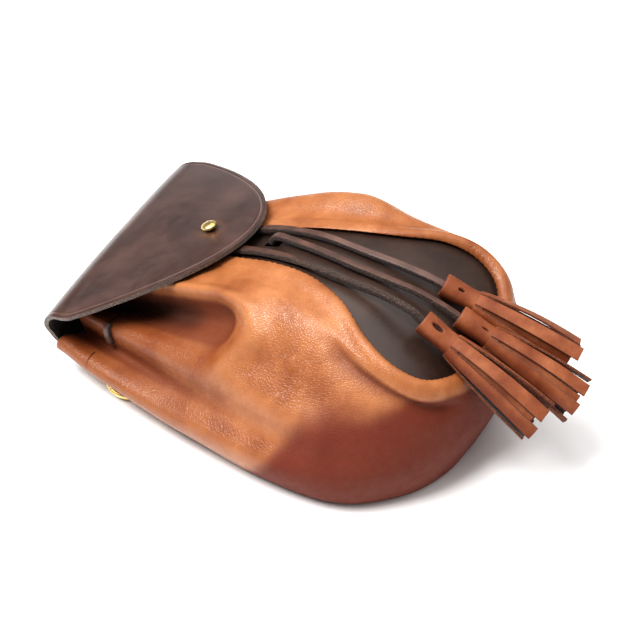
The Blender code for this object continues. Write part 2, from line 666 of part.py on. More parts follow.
def keeper(name, side, collection, finish):
    """A leather loop folded round the ring's bar and sewn flat to the back."""
    place, tilt = ring_frame(side)
    inner = RING_WIRE / 2 + GAP
    outer = inner + KEEPER_LEATHER
    slab = 2 * KEEPER_LEATHER
    outline = [(-KEEPER_LENGTH, 0), (0, 0)]
    for k in range(1, 9):
        turn = math.pi / 2 - math.pi * k / 8
        outline.append((outer * math.cos(turn), -outer + outer * math.sin(turn)))
    outline += [(-KEEPER_PINCH * outer, -slab), (-KEEPER_LENGTH, -slab)]
    hole = []
    for k in range(12):
        turn = math.tau * k / 12
        hole.append((inner * math.cos(turn), -outer + inner * math.sin(turn)))
    curve = bpy.data.curves.new(name, "CURVE")
    curve.dimensions = "2D"
    curve.fill_mode = "BOTH"
    curve.extrude = KEEPER_WIDTH / 2
    for ring in (outline, hole):
        line = curve.splines.new("POLY")
        line.points.add(len(ring) - 1)
        for point, (out, height) in zip(line.points, ring):
            point.co = (side * out, height, 0, 1)
        line.use_cyclic_u = True
    made = new_object(name, curve, collection, finish)
    made.location = place - Vector((0, -math.sin(tilt), math.cos(tilt))) * GAP
    made.rotation_euler = (math.pi / 2 + tilt, 0, 0)


def main():
    for old in list(bpy.data.objects):
        bpy.data.objects.remove(old, do_unlink=True)
    pouch = bpy.data.collections.new("sporran_pouch")
    cutters = bpy.data.collections.new("cutters")
    for collection in (pouch, cutters):
        bpy.context.scene.collection.children.link(collection)

    tan = material("tan_leather", (0.42, 0.13, 0.045), 0.45)
    dark = material("dark_leather", (0.055, 0.034, 0.028), 0.40)
    strip_tan = material("tassel_leather", (0.32, 0.11, 0.05), 0.60)
    brass = material("brass", (0.80, 0.58, 0.22), 0.22, 1.0)

    pouch_body(pouch, tan)
    front_panel(pouch, cutters, dark)
    flap(pouch, cutters, dark)
    button_stud(pouch, brass)
    for name, route, tassel_end in LACES:
        points = lace_points(route, 2.5 * LACE)
        lace(f"thong_{name}", points, pouch, dark)
        way = Vector(tassel_end) * MM - Vector(points[-1])
        start = Vector(points[-1]) + way.normalized() * GAP
        tassel(f"tassel_{name}", start, Vector(tassel_end) * MM, pouch, cutters, strip_tan)
    for side, first, last in DRAWCORD_ENDS:
        drawcord(side, first, last, pouch, dark)
    for name, side in (("near", -1), ("far", 1)):
        d_ring(f"d_ring_{name}", side, pouch, brass)
        keeper(f"keeper_{name}", side, pouch, dark)
    for piece in bpy.data.objects:
        piece.location -= Vector(MIDDLE)


main()
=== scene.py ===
import math

import bmesh
import bpy
import numpy as np
from mathutils import Euler, Matrix, Vector


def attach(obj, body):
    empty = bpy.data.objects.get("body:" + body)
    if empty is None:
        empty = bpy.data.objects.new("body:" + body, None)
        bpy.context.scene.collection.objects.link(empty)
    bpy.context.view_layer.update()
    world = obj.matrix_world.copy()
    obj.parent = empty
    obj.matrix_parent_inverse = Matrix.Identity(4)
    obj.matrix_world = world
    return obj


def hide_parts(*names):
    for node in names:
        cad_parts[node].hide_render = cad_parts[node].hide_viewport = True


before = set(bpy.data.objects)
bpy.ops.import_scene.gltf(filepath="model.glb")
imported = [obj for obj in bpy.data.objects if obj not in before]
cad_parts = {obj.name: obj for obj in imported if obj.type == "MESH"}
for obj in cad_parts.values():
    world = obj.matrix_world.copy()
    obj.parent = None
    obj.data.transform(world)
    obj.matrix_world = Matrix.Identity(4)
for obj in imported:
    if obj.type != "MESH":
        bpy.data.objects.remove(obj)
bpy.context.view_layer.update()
print("stage: frame loaded")

mm = 0.001
middle = np.array((-0.3, 6.05, 0.0)) * mm  # the frame's origin, in the coordinates that the shapes below use


def linear(hexColour):
    parts = [int(hexColour[k:k + 2], 16) / 255 for k in (1, 3, 5)]
    return tuple(p / 12.92 if p <= 0.04045 else ((p + 0.055) / 1.055) ** 2.4 for p in parts) + (1.0,)


# camera at the photograph's angle, with the pouch's middle a little left of the frame's centre
viewpoint = {
    "azimuth": -60.0,
    "elevation": 42.0,
    "distance": 0.850,
    "lookAt": (0.0, 0.0, 0.027),
    "pixelsOff": (-15.0, 15.0),
    "focalPixels": 1545.45,
    "imagePixels": 630,
}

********

**Short task**
Exactly the lines above from the one with "for name, side" to the one with "middle = np.array((-0.3, 6.05, 0.0))", both included, are to be quoted; leave the rest out.

**Written reply**
    for name, side in (("near", -1), ("far", 1)):
        d_ring(f"d_ring_{name}", side, pouch, brass)
        keeper(f"keeper_{name}", side, pouch, dark)
    for piece in bpy.data.objects:
        piece.location -= Vector(MIDDLE)


main()
=== scene.py ===
import math

import bmesh
import bpy
import numpy as np
from mathutils import Euler, Matrix, Vector


def attach(obj, body):
    empty = bpy.data.objects.get("body:" + body)
    if empty is None:
        empty = bpy.data.objects.new("body:" + body, None)
        bpy.context.scene.collection.objects.link(empty)
    bpy.context.view_layer.update()
    world = obj.matrix_world.copy()
    obj.parent = empty
    obj.matrix_parent_inverse = Matrix.Identity(4)
    obj.matrix_world = world
    return obj


def hide_parts(*names):
    for node in names:
        cad_parts[node].hide_render = cad_parts[node].hide_viewport = True


before = set(bpy.data.objects)
bpy.ops.import_scene.gltf(filepath="model.glb")
imported = [obj for obj in bpy.data.objects if obj not in before]
cad_parts = {obj.name: obj for obj in imported if obj.type == "MESH"}
for obj in cad_parts.values():
    world = obj.matrix_world.copy()
    obj.parent = None
    obj.data.transform(world)
    obj.matrix_world = Matrix.Identity(4)
for obj in imported:
    if obj.type != "MESH":
        bpy.data.objects.remove(obj)
bpy.context.view_layer.update()
print("stage: frame loaded")

mm = 0.001
middle = np.array((-0.3, 6.05, 0.0)) * mm  # the frame's origin, in the coordinates that the shapes below use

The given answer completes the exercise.